I am greeted at the station by Nancy and Henry, friends of Liz, my sister-in-law, who I’ll be staying with for the next week. Liz has raved to me about how these two are just about her favourite people in the entire world – and after three minutes in the car with them, I can see why. They are ADORABLY hospitable, cheerful and friendly – but wait, it gets better. Their house is SOOO cute it makes me want to cry, they lead me upstairs to my very own attic (not the cobwebs and haunted trunks kind, just the extremely cool pyramid ceiling at the top of the house kind) complete with TV, lounge and my own bathroom. I almost squeal in excitement. Dinner, topped off with that all-American treat – home-made brownies. Can I get an AAAAA-men!

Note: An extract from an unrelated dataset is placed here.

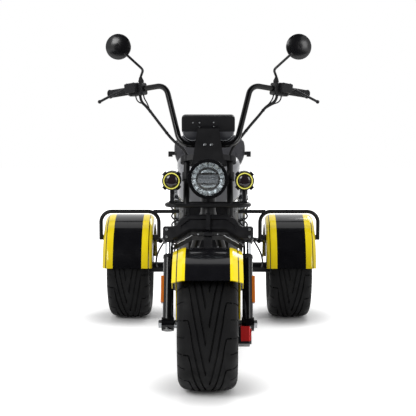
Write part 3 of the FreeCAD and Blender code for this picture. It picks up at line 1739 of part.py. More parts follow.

I’m faced with a dilemma – do I get an early night and wake up refreshed in the morning to start my coaching with Daena? Or do I make the effort to hit the ground running and go check out a late-night comedy show I’ve seen advertised? Those of you who know me will need no guessing which option I took.
It turns out the late show was actually free – a late-night comedy duo called The Walsh Brothers, who basically spend most of their stage-time telling shared stories, just as you’d expect from brothers. Their rapport with each other was good (as one would hope!) – they actually reminded me somewhat of my buddies Styles/Power, not in terms of material, but in terms of the whole duo dynamic. I was struck immediately by:
a) the fact that there is an actual space dedicated to improv running 5 nights a week; b) the variety of improv-based shows that run there (don’t worry, I’m planning on checking at least a couple more out!); c) how generous the audience was; and d) how the material was so much more story-oriented, rambling and less punch-liney than what I’ve been used to of late. Obviously whether that’s a Boston thing or a show-specific thing I will only be able to tell upon seeing more shows.
I’ve noticed Gilbert Gottfried is in town, so I’m thinking of checking out his show tomorrow night. For now: I’m off to shower, dress (if I remember), have a third cup of coffee and then head off for Training Day number 1!